- [EXERCISE OBJECTIVE]: Write each line out exactly, leaving none out.

——————

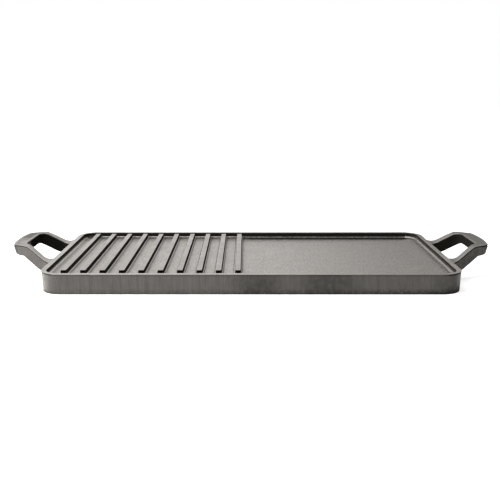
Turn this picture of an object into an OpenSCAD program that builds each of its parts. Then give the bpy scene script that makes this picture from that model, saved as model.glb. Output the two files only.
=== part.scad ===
// Two-burner cast iron griddle: a long shallow pan with a raised rim, grill
// ribs over one half of its floor, a smooth other half and a loop handle at
// each end. Millimetres, +Z up, origin under the middle of the pan.
// The long side of the pan lies along X and the ribs run along Y.

/* [Pan] */
// Length of the pan over its rim, without the handles
pan_l = 470; // [400:1:560]
// Width of the pan over its rim
pan_w = 250; // [220:1:300]
// Height of the rim above the table
pan_h = 23; // [20:0.5:34]
// Radius of the rim's outer corners, seen from above
corner_r = 25.5; // [20:0.5:32]
// Width of the flat top of the rim
rim_w = 6; // [5:0.25:9]
// Radius of the rim's inner corners, seen from above
inner_corner_r = 17; // [12:0.5:24]
// Depth of the cooking surface below the rim
tray_depth = 6.5; // [6:0.25:9]
// Radius of the cove where the cooking surface meets the wall
cove_r = 4; // [2:0.25:6]
// Thickness of the cooking plate
plate_t = 5; // [3:0.25:7]
// Lean of the outer wall from upright, in degrees
wall_draft = 1.9; // [0.5:0.1:4]
// Height of the lip round the top of the wall
lip_h = 1.2; // [0.6:0.1:2]
// How far the lip stands out over the wall
lip_out = 0.4; // [0.2:0.1:1]

/* [Grill ribs] */
// Distance from the middle of one rib to the next
rib_pitch = 21.7; // [18:0.1:26]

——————

- [EXERCISE OUTPUT]:
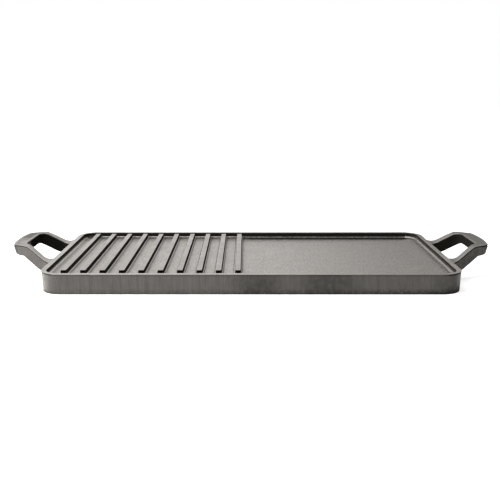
Turn this picture of an object into an OpenSCAD program that builds each of its parts. Then give the bpy scene script that makes this picture from that model, saved as model.glb. Output the two files only.
=== part.scad ===
// Two-burner cast iron griddle: a long shallow pan with a raised rim, grill
// ribs over one half of its floor, a smooth other half and a loop handle at
// each end. Millimetres, +Z up, origin under the middle of the pan.
// The long side of the pan lies along X and the ribs run along Y.

/* [Pan] */
// Length of the pan over its rim, without the handles
pan_l = 470; // [400:1:560]
// Width of the pan over its rim
pan_w = 250; // [220:1:300]
// Height of the rim above the table
pan_h = 23; // [20:0.5:34]
// Radius of the rim's outer corners, seen from above
corner_r = 25.5; // [20:0.5:32]
// Width of the flat top of the rim
rim_w = 6; // [5:0.25:9]
// Radius of the rim's inner corners, seen from above
inner_corner_r = 17; // [12:0.5:24]
// Depth of the cooking surface below the rim
tray_depth = 6.5; // [6:0.25:9]
// Radius of the cove where the cooking surface meets the wall
cove_r = 4; // [2:0.25:6]
// Thickness of the cooking plate
plate_t = 5; // [3:0.25:7]
// Lean of the outer wall from upright, in degrees
wall_draft = 1.9; // [0.5:0.1:4]
// Height of the lip round the top of the wall
lip_h = 1.2; // [0.6:0.1:2]
// How far the lip stands out over the wall
lip_out = 0.4; // [0.2:0.1:1]

/* [Grill ribs] */
// Distance from the middle of one rib to the next
rib_pitch = 21.7; // [18:0.1:26]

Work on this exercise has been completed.